* [Task description]
Can the data below be set down again exactly, line for line?

** Start of Given information **

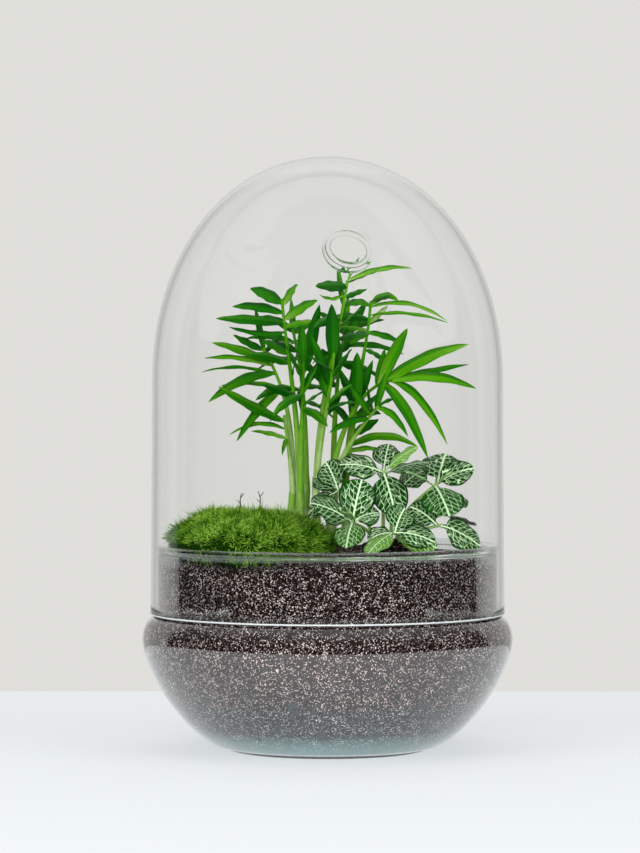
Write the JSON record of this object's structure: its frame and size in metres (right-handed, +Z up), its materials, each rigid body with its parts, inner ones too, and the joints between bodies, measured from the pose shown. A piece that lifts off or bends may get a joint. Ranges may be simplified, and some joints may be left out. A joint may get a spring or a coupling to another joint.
{
  "type": "planted glass terrarium",
  "caption": "Closed egg-shaped glass terrarium: a planted glass bowl of gravel and soil under a tall vented glass dome, with palm seedlings, a nerve plant and moss.",
  "frame": {"origin": "middle of the foot's underside, on the table", "axes": "+Z up, -Y towards the side with the vent and the moss, +X towards the nerve plant"},
  "size_m": [0.188, 0.188, 0.3],
  "materials": {
    "bowl_glass": "clear blown glass, faint green in its thickness",
    "dome_glass": "clear blown glass",
    "gravel": "dull dark grey pebbles",
    "soil": "dark crumbly potting mix with pale grains",
    "peat": "dark moist peat",
    "moss": "fine green tufts",
    "dry_sprig": "dry dark twig",
    "palm_leaf": "smooth satin leaf, paler stems",
    "nerve_leaf": "satin dark green leaf netted with white veins"
  },
  "bodies": {
    "root": {"glass_bowl": "bowl_glass", "glass_dome": "dome_glass", "drainage_gravel": "gravel", "potting_soil": "soil", "palm_root_ball": "peat", "nerve_root_ball": "peat", "moss_cushion": "moss", "sprig_left": "dry_sprig", "sprig_right": "dry_sprig", "palm_front_left": "palm_leaf", "palm_left": "palm_leaf", "palm_middle": "palm_leaf", "palm_right": "palm_leaf", "palm_front_right": "palm_leaf", "palm_back_left": "palm_leaf", "palm_back_right": "palm_leaf", "nerve_stem_top": "nerve_leaf", "nerve_stem_right": "nerve_leaf", "nerve_stem_left": "nerve_leaf", "nerve_stem_low_left": "nerve_leaf", "nerve_stem_front": "nerve_leaf", "nerve_stem_low_right": "nerve_leaf", "nerve_stem_back": "nerve_leaf", "nerve_stem_far_back": "nerve_leaf"}
  },
  "joints": []
}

** End of Given information **

* [Response to the exercise]
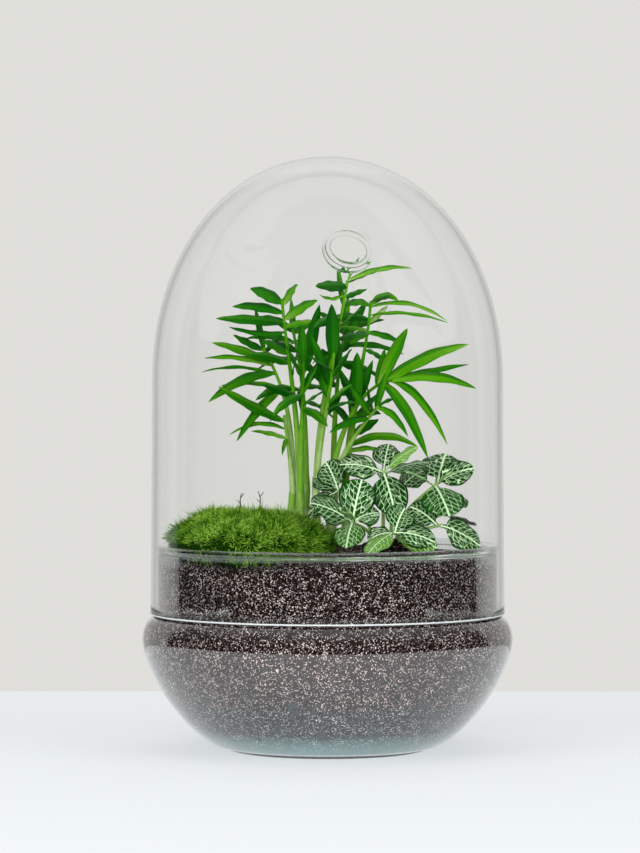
Write the JSON record of this object's structure: its frame and size in metres (right-handed, +Z up), its materials, each rigid body with its parts, inner ones too, and the joints between bodies, measured from the pose shown. A piece that lifts off or bends may get a joint. Ranges may be simplified, and some joints may be left out. A joint may get a spring or a coupling to another joint.
{
  "type": "planted glass terrarium",
  "caption": "Closed egg-shaped glass terrarium: a planted glass bowl of gravel and soil under a tall vented glass dome, with palm seedlings, a nerve plant and moss.",
  "frame": {"origin": "middle of the foot's underside, on the table", "axes": "+Z up, -Y towards the side with the vent and the moss, +X towards the nerve plant"},
  "size_m": [0.188, 0.188, 0.3],
  "materials": {
    "bowl_glass": "clear blown glass, faint green in its thickness",
    "dome_glass": "clear blown glass",
    "gravel": "dull dark grey pebbles",
    "soil": "dark crumbly potting mix with pale grains",
    "peat": "dark moist peat",
    "moss": "fine green tufts",
    "dry_sprig": "dry dark twig",
    "palm_leaf": "smooth satin leaf, paler stems",
    "nerve_leaf": "satin dark green leaf netted with white veins"
  },
  "bodies": {
    "root": {"glass_bowl": "bowl_glass", "glass_dome": "dome_glass", "drainage_gravel": "gravel", "potting_soil": "soil", "palm_root_ball": "peat", "nerve_root_ball": "peat", "moss_cushion": "moss", "sprig_left": "dry_sprig", "sprig_right": "dry_sprig", "palm_front_left": "palm_leaf", "palm_left": "palm_leaf", "palm_middle": "palm_leaf", "palm_right": "palm_leaf", "palm_front_right": "palm_leaf", "palm_back_left": "palm_leaf", "palm_back_right": "palm_leaf", "nerve_stem_top": "nerve_leaf", "nerve_stem_right": "nerve_leaf", "nerve_stem_left": "nerve_leaf", "nerve_stem_low_left": "nerve_leaf", "nerve_stem_front": "nerve_leaf", "nerve_stem_low_right": "nerve_leaf", "nerve_stem_back": "nerve_leaf", "nerve_stem_far_back": "nerve_leaf"}
  },
  "joints": []
}